**DATA EXCERPT**
------------

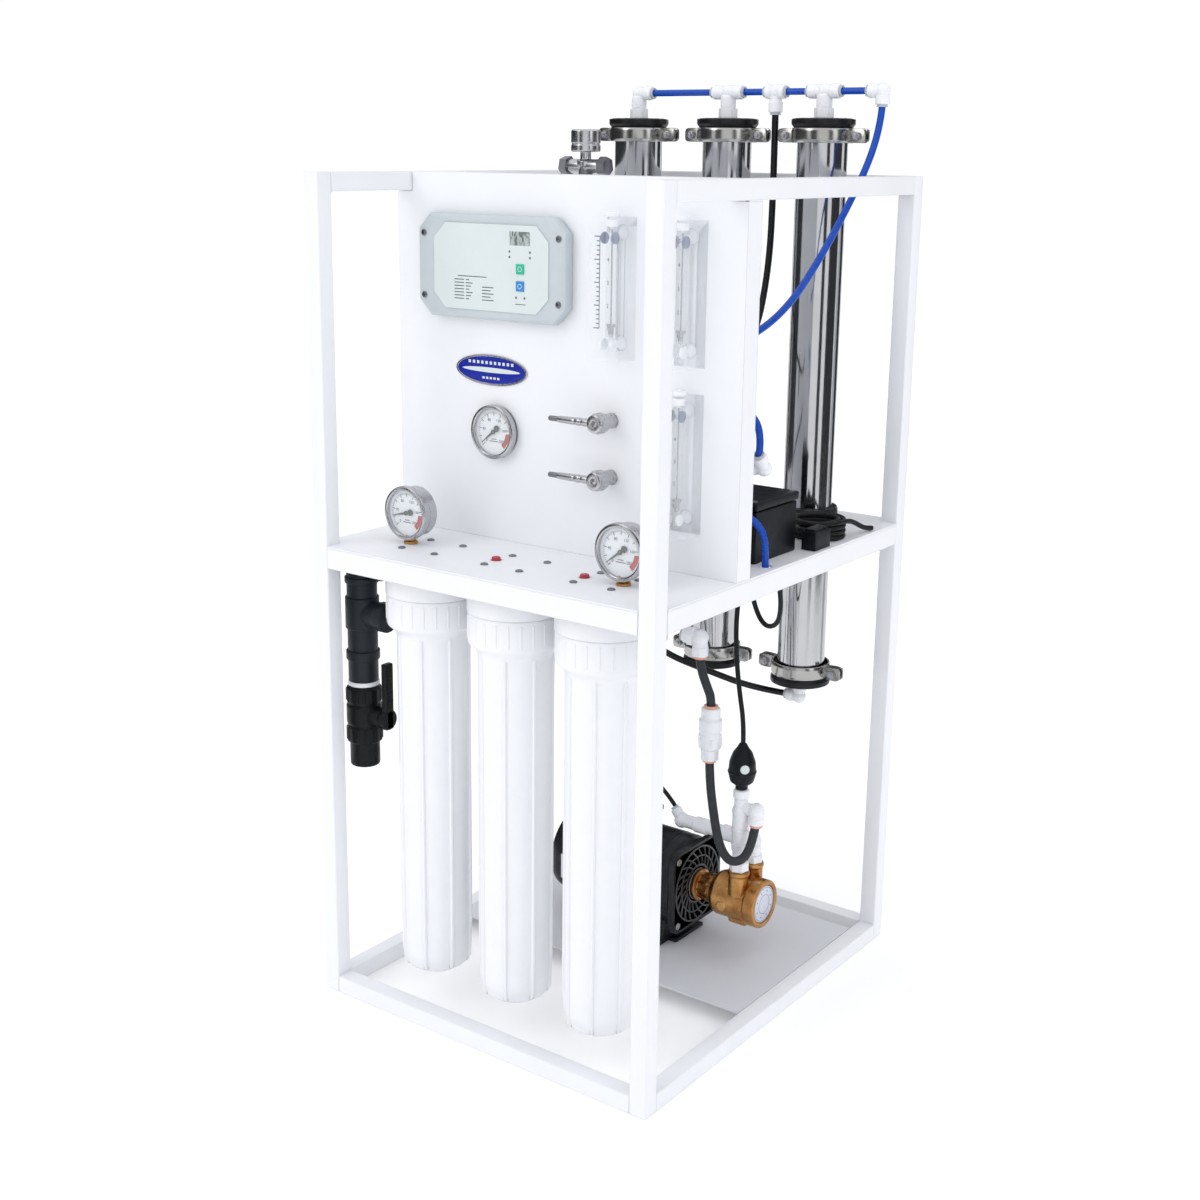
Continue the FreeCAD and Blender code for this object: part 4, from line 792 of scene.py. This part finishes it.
def lever(name, z):
    """Hub, flat arm and ribbed grip, all of which turn about the valve stem."""
    piece = Piece(name + "_lever_handle", "valve_steel", (name + "_lever",), name + "_lever_body")
    hub = Vector((VALVE_X, -164.4, z))
    piece.turn([(4.2, 0), (12.2, 0), (13, 1), (13, 14), (11.6, 19.0), (9.0, 19.6), (4.2, 19.6)], hub, -Y,
               "steel",
               0.8, 40, True)
    for step in range(12):
        angle = math.radians(30 * step)
        x, dz = 12.9 * math.cos(angle), 12.9 * math.sin(angle)
        piece.rod(1.1, (VALVE_X + x, -168, z + dz), (VALVE_X + x, -176, z + dz), "steel", 0.3, 8)
    profile = [(0, 0), (4.2, 0), (5.2, 3), (5.4, 12), (4.6, 15), (5.4, 18), (5.4, 22), (4.6, 25), (5.0, 28),
               (4.4, 52),
               (3.4, 54), (0, 54)]
    piece.turn(profile, (VALVE_X - 8, -177, z), -X, "steel", 0.9)
    piece.turn([(0, 0), (3.4, 0), (3.6, 18), (3.0, 20), (0, 20)], (VALVE_X - 56, -177, z), -X, "dark_screw",
               0.9)
    piece.finish()


# ---------------------------------------------------------------- filter housings

RIB_COUNT = 8


def sump(name, x):
    """Threaded collar, tapered barrel and base, with soft upright ribs."""
    piece = Piece(name + "_sump_shell", "housing_white", (name + "_sump",), name + "_sump_body")
    profile = [(0, 0), (7, 0), (9, 5), (34, 8), (45, 16), (48.5, 34), (50, 497), (54, 505), (63, 513),
               (63, 555),
               (55.4, 555), (55.4, 591), (50.5, 591), (46, 40), (30, 16), (0, 14)]
    piece.turn(profile, (x, FILTER_Y, SUMP_BOTTOM), Z, "white", 3.0, 96)
    for rib in range(RIB_COUNT):
        angle = math.radians(22.5 + 45 * rib)
        out = Vector((math.cos(angle), math.sin(angle), 0))
        across = Vector((-math.sin(angle), math.cos(angle), 0))
        loops = []
        for z, depth in ((60, 46.5), (68, 50.6), (120, 52.3), (480, 52.4), (540, 52.5), (547, 50.8)):
            base = Vector((x, FILTER_Y, z))
            arc = ((46, -3.4), (depth - 1.6, -2.6), (depth, -1.3), (depth, 1.3), (depth - 1.6, 2.6),
                   (46, 3.4))
            loops.append([base + out * r + across * s for r, s in arc])
        piece.skin(loops, "white")
    grips = 24
    for grip in range(grips):
        angle = 2 * math.pi * grip / grips
        out = Vector((math.cos(angle), math.sin(angle), 0)) * 62.3
        piece.rod(1.6, Vector((x, FILTER_Y, 562)) + out, Vector((x, FILTER_Y, 592)) + out, "white", 0.8, 10)
    piece.finish()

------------

**GIVEN TASK**
Write down again the exact lines running from the beginning of the data to the line containing "RIB_COUNT = 8", with both ends included.

**CORRECT RESPONSE**
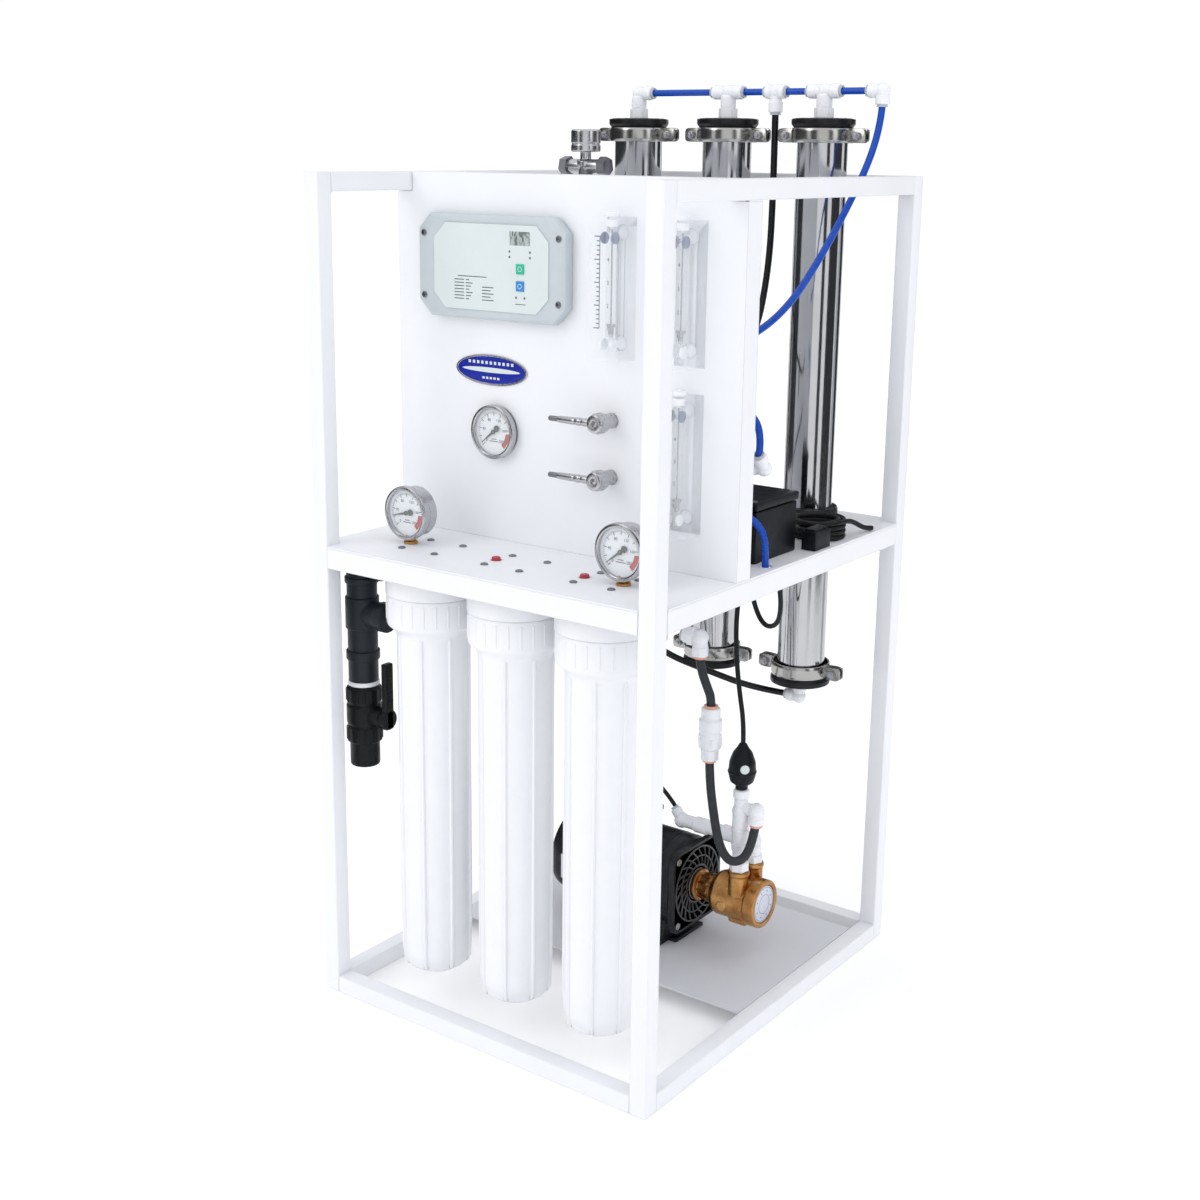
Continue the FreeCAD and Blender code for this object: part 4, from line 792 of scene.py. This part finishes it.
def lever(name, z):
    """Hub, flat arm and ribbed grip, all of which turn about the valve stem."""
    piece = Piece(name + "_lever_handle", "valve_steel", (name + "_lever",), name + "_lever_body")
    hub = Vector((VALVE_X, -164.4, z))
    piece.turn([(4.2, 0), (12.2, 0), (13, 1), (13, 14), (11.6, 19.0), (9.0, 19.6), (4.2, 19.6)], hub, -Y,
               "steel",
               0.8, 40, True)
    for step in range(12):
        angle = math.radians(30 * step)
        x, dz = 12.9 * math.cos(angle), 12.9 * math.sin(angle)
        piece.rod(1.1, (VALVE_X + x, -168, z + dz), (VALVE_X + x, -176, z + dz), "steel", 0.3, 8)
    profile = [(0, 0), (4.2, 0), (5.2, 3), (5.4, 12), (4.6, 15), (5.4, 18), (5.4, 22), (4.6, 25), (5.0, 28),
               (4.4, 52),
               (3.4, 54), (0, 54)]
    piece.turn(profile, (VALVE_X - 8, -177, z), -X, "steel", 0.9)
    piece.turn([(0, 0), (3.4, 0), (3.6, 18), (3.0, 20), (0, 20)], (VALVE_X - 56, -177, z), -X, "dark_screw",
               0.9)
    piece.finish()


# ---------------------------------------------------------------- filter housings

RIB_COUNT = 8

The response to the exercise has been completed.